Translating Medical SBIRT into Behavioral Healthcare Practice in Work-related Settings. Tracy L. McPherson, PhD and Eric Goplerud, PhD Center for Integrated Behavioral Health Policy/Ensuring Solutions to Alcohol Problems, Department of Health Policy, George Washington University Medical Center. Sponsor: NHTS
Substantial empirical support exists for alcohol SBI in medical, but not non-medical settings such as the workplace - an underutilized venue for alcohol interventions. This research aims to translate medical SBI into behavioral healthcare practice in a work-related setting - the EAP - where millions of workers can be reached annually.

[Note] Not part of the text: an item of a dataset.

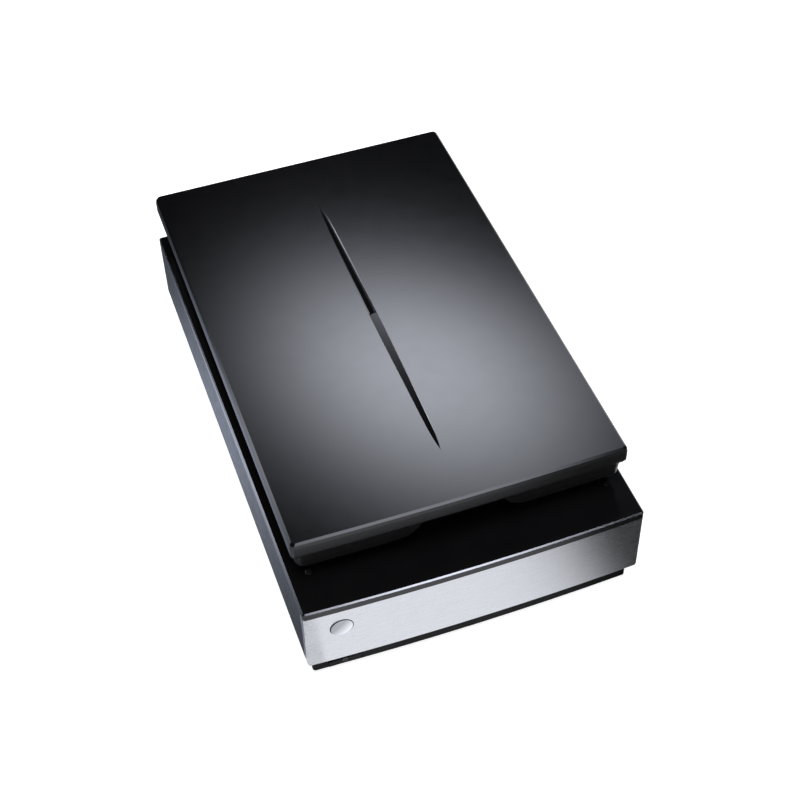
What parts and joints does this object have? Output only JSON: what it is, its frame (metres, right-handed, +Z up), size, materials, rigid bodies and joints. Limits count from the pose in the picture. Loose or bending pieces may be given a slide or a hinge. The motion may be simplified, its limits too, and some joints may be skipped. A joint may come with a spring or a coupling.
{
  "type": "flatbed scanner",
  "caption": "Flatbed photo scanner with a brushed front, a start button and a hinged lid that holds a film lamp; a belt-driven carriage scans under the glass.",
  "frame": {"origin": "on the table, under the middle of the outer box", "axes": "+Z up, -Y is the operator's side with the fascia and buttons, +Y the hinge side, +X the operator's right"},
  "size_m": [0.308, 0.503, 0.152],
  "materials": {
    "lid_gloss": "deep black piano gloss with very fine moulding grain",
    "lid_band": "black satin, finely textured",
    "deck_gloss": "black semi-gloss with a bright edge",
    "case_satin": "dark blue-grey satin",
    "tray_black": "black matte moulding",
    "fascia_brushed": "brushed from side to side",
    "bed_glass": "clear float glass, polished",
    "panel_black": "black fine-grained plate",
    "foot_rubber": "matte black",
    "pad_rubber": "black with a light sheen",
    "screw_zinc": "zinc plated",
    "button_silver": "silver satin lacquer",
    "button_black": "black gloss",
    "lock_grey": "light grey matte",
    "board_green": "green solder mask",
    "chip_black": "black epoxy",
    "led_clear": "frosted clear",
    "carriage_black": "black glass-filled moulding",
    "bush_bronze": "sintered bronze",
    "acetal_white": "white acetal",
    "guide_clear": "clear acrylic",
    "mirror_silver": "first-surface mirror",
    "barrel_black": "black anodised",
    "lens_glass": "coated lens glass",
    "rod_steel": "ground and polished",
    "plate_steel": "zinc plated sheet",
    "motor_can": "drawn steel can",
    "pinion_brass": "turned brass",
    "spring_steel": "bright wire",
    "belt_rubber": "black toothed belt",
    "socket_black": "black moulded connector",
    "socket_metal": "nickel plated shell",
    "window_opal": "opal acrylic",
    "mat_white": "white smooth pad",
    "lamp_white": "milky light guide"
  },
  "bodies": {
    "base": {"base_tray": "tray_black", "case_shell": "case_satin", "deck_frame": "deck_gloss", "document_glass": "bed_glass", "front_fascia": "fascia_brushed", "rear_panel": "panel_black", "rubber_feet": "foot_rubber", "lid_rest_pads": "pad_rubber", "case_screws": "screw_zinc", "button_switches": "board_green", "status_light": "led_clear", "guide_rod": "rod_steel", "rod_holders": "tray_black", "support_rail": "plate_steel", "drive_bracket": "plate_steel", "stepper_motor": "motor_can", "idler_bracket": "plate_steel", "tension_spring": "spring_steel", "drive_belt": "belt_rubber", "main_board": "board_green", "board_parts": "chip_black", "power_inlet": "socket_black", "usb_socket": "socket_metal", "lamp_socket": "socket_black", "post_guides": "tray_black"},
    "start_key": {"start_button": "button_silver"},
    "power_key": {"power_button": "button_black"},
    "lock_slider": {"transport_lock": "lock_grey"},
    "carriage": {"carriage_housing": "carriage_black", "carriage_bushes": "bush_bronze", "carriage_glide": "acetal_white", "carriage_cover": "carriage_black", "light_guides": "guide_clear", "led_block": "socket_black", "fold_mirrors": "mirror_silver", "lens_barrels": "barrel_black", "lens_elements": "lens_glass", "sensor_board": "board_green", "belt_clamp": "carriage_black"},
    "pinion": {"motor_pinion": "pinion_brass"},
    "drive_wheel": {"drive_gear": "acetal_white"},
    "idler_wheel": {"idler_pulley": "acetal_white"},
    "hinge_posts": {"hinge_post_left": "plate_steel", "hinge_post_right": "plate_steel"},
    "lid": {"hinge_brackets": "plate_steel", "hinge_pins": "rod_steel", "lid_cover": "lid_gloss", "lid_housing": "lid_band", "lid_window": "window_opal", "document_mat": "mat_white", "lid_screws": "screw_zinc", "lid_guide_rod": "rod_steel", "lid_mounts": "lid_band", "lid_motor": "motor_can", "lid_belt": "belt_rubber"},
    "lid_lamp": {"lamp_holder": "lock_grey", "film_lamp": "lamp_white"},
    "lid_drive_wheel": {"lid_drive_pulley": "acetal_white"},
    "lid_idler_wheel": {"lid_idler_pulley": "acetal_white"}
  },
  "joints": [
    {"name": "lid_lift", "type": "slide", "parent": "base", "child": "hinge_posts", "axis": [0, 0, 1], "range_m": [0, 0.025]},
    {"name": "lid_hinge", "type": "hinge", "parent": "hinge_posts", "child": "lid", "pos_m": [0, 0.236, 0.112], "axis": [-1, 0, 0], "range_deg": [0, 78]},
    {"name": "start_button_press", "type": "slide", "parent": "base", "child": "start_key", "axis": [0, 1, 0], "range_m": [0, 0.0012], "stiffness_N_per_m": 1500, "springref_m": -0.0005},
    {"name": "power_button_press", "type": "slide", "parent": "base", "child": "power_key", "axis": [0, 1, 0], "range_m": [0, 0.0012], "stiffness_N_per_m": 1500, "springref_m": -0.0005},
    {"name": "transport_lock_slide", "type": "slide", "parent": "base", "child": "lock_slider", "axis": [1, 0, 0], "range_m": [0, 0.008]},
    {"name": "carriage_travel", "type": "slide", "parent": "base", "child": "carriage", "axis": [0, -1, 0], "range_m": [0, 0.322]},
    {"name": "drive_gear_spin", "type": "hinge", "parent": "base", "child": "drive_wheel", "pos_m": [0.134, 0.211, 0.066], "axis": [1, 0, 0], "continuous": true},
    {"name": "motor_pinion_spin", "type": "hinge", "parent": "base", "child": "pinion", "pos_m": [0.134, 0.218, 0.04641], "axis": [1, 0, 0], "continuous": true},
    {"name": "idler_spin", "type": "hinge", "parent": "base", "child": "idler_wheel", "pos_m": [0.132, -0.216, 0.066], "axis": [1, 0, 0], "continuous": true},
    {"name": "lid_lamp_travel", "type": "slide", "parent": "lid", "child": "lid_lamp", "axis": [0, -1, 0], "range_m": [0, 0.322]},
    {"name": "lid_drive_spin", "type": "hinge", "parent": "lid", "child": "lid_drive_wheel", "pos_m": [0.128, 0.214, 0.143], "axis": [0, 0, 1], "continuous": true},
    {"name": "lid_idler_spin", "type": "hinge", "parent": "lid", "child": "lid_idler_wheel", "pos_m": [0.128, -0.196, 0.143], "axis": [0, 0, 1], "continuous": true}
  ],
  "couplings": [
    {"joint": "drive_gear_spin", "follows": "carriage_travel", "rad_per_m": -138.89},
    {"joint": "motor_pinion_spin", "follows": "carriage_travel", "rad_per_m": 462.96},
    {"joint": "idler_spin", "follows": "carriage_travel", "rad_per_m": -138.89},
    {"joint": "lid_lamp_travel", "follows": "carriage_travel", "ratio": 1},
    {"joint": "lid_drive_spin", "follows": "carriage_travel", "rad_per_m": 175.44},
    {"joint": "lid_idler_spin", "follows": "carriage_travel", "rad_per_m": 175.44}
  ]
}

The primary objectives are: a) assess feasibility of adapting medical SBI practices for telephonic EAP; b) develop feasible, practical training, implementation, and quality/fidelity monitoring protocols/processes that can be integrated into existing practices; c) assess impact of implementing systematic, routine alcohol SBI on key performance measures (rates of screening, alcohol problem identification, treatment initiation); and d) assess preliminary client outcomes (self-reported alcohol use, mental wellbeing, and productivity). Pilot studies were conducted by U.S. EAP providers using pretest-posttest, one-group, pre-experimental designs. SBI processes were adapted based on the WHO alcohol SBI protocol. It includes systematic screening using the AUDIT-C/AUDIT during clinical intake, BI using motivational interviewing, referral to face-to-face counseling or other treatment as appropriate, and telephonic follow-up to address alcohol use and original presenting problem.  Findings suggest that integration of routine SBI by EAP consultants at intake is not only feasible in a telephonic delivery system, but also increases alcohol problem identification to levels found in the general U.S. population and, hence, the opportunity for brief motivational counseling for risky drinking. Furthermore, it is clear that when SBI is integrated as part of routine EAP practice, members are willing to answer questions about their alcohol use and participate in follow-up.